«Uno de vosotros me va a entregar», sentencia Jesús desahogando su corazón. Abatido por el final de la historia, abre sus sentimientos en una queja amorosa. Mira cara a cara a aquellos que ha invitado a su mesa, y repartiéndoles el pan, se desahoga.
Desde el punto de vista humano, la vida de Jesús termina en un rotundo fracaso. Parece como si sus palabras tan llenas de vida, sus signos liberadores y sus gestos en favor del hombre no hubieran servido para nada. A la hora de la verdad, apenas si había media docena de personas en el Calvario junto al Crucificado. Ni los pobres a los que había defendido; ni los enfermos a quienes había curado; ni los discípulos, testigos de tantos signos, estaban allí. Humanamente hablando, su vida terminó en un profundo fracaso. Quizá por eso, Jesús resulta poco atractivo para nuestro mundo, tan pragmático y tan volcado en la eficacia.
El relato evangélico continúa con un diálogo dramático. Entra en escena Pedro, aquel que recibió el mayor encargo del Maestro, y que ahora lleno de responsabilidad pregunta a su Maestro, que se levanta para ir a orar al Huerto de Getsemaní: «¿Señor a donde vas?». El Maestro le responde que ahora no le puede acompañar. Hay que esperar más tarde, cuando el amor madure en seguimiento y fe probada.
Pero el impulsivo Pedro, en una actitud ridícula vaticina: «¡Señor, daré mi vida por ti». Pero el Señor le sitúa en la realidad de su debilidad, indicándole: «me negarás tres veces, antes de que cante el gallo». Todavía Pedro tiene que descubrir que la fuerza de la vida y el valor para entregarla, no está en la propia voluntad de hacer las cosas; sino en la voluntad que Dios tiene de salvarnos.
Nosotros sabemos que de la Cruz no ha brotado la muerte sino que ha saltado un manantial de vida.
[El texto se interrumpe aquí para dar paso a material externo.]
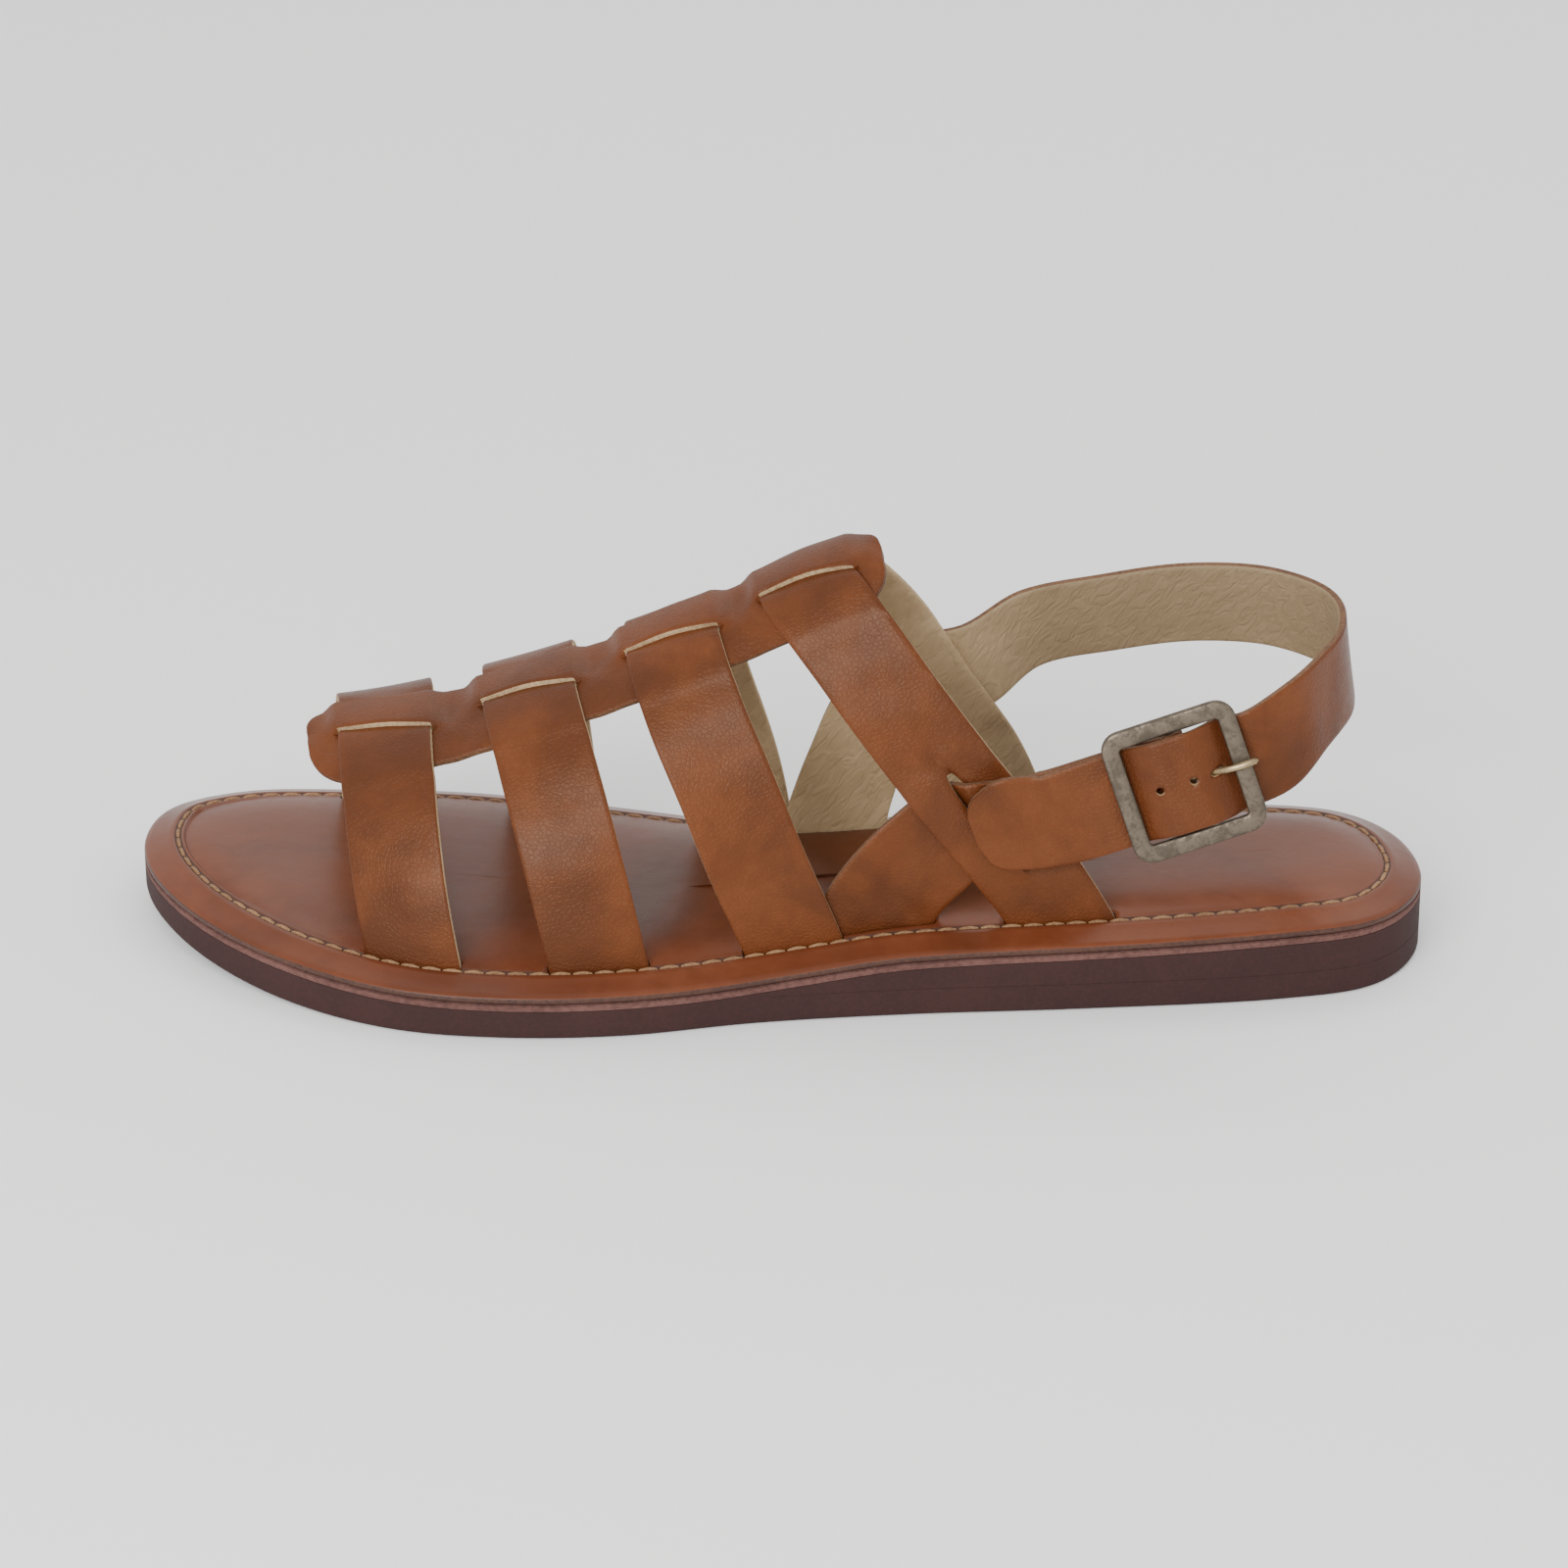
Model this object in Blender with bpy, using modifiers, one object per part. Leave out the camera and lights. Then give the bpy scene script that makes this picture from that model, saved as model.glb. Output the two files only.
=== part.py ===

Cuántos miles de hombres y de mujeres han encontrado en el Crucificado -y lo seguimos encontrando, hoy- un motivo para vivir y para sostenerse erguidos en la hora de la muerte. Porque lo verdaderamente valioso es lo que se realiza con la hondura de la fe y del amor. Y la Cruz es un madero con raíces profundas de amor y fe escondidas en la tierra. De estas raíces llenas de vida, como el árbol plantado junto a la acequia, fluirá el agua que sostenga nuestro vivir y el sentido definitivo de la muerte de cada hombre: cuando la vida se vive con amor y con fe, la muerte se convierte en un canto a la esperanza. En Cristo se ha cerrado el sin sentido de la muerte y se ha abierto la puerta ancha de la salvación.
¡Déjame, Señor, que en las cruces de mi vida pueda seguirte hasta la Cruz! Pero no quiero apoyarme en mi soberbia, sino dejarme reclinar en el pecho amable de tu confidencia: ¡Me amas! Tú eres mi fortaleza, mi mejor cirineo.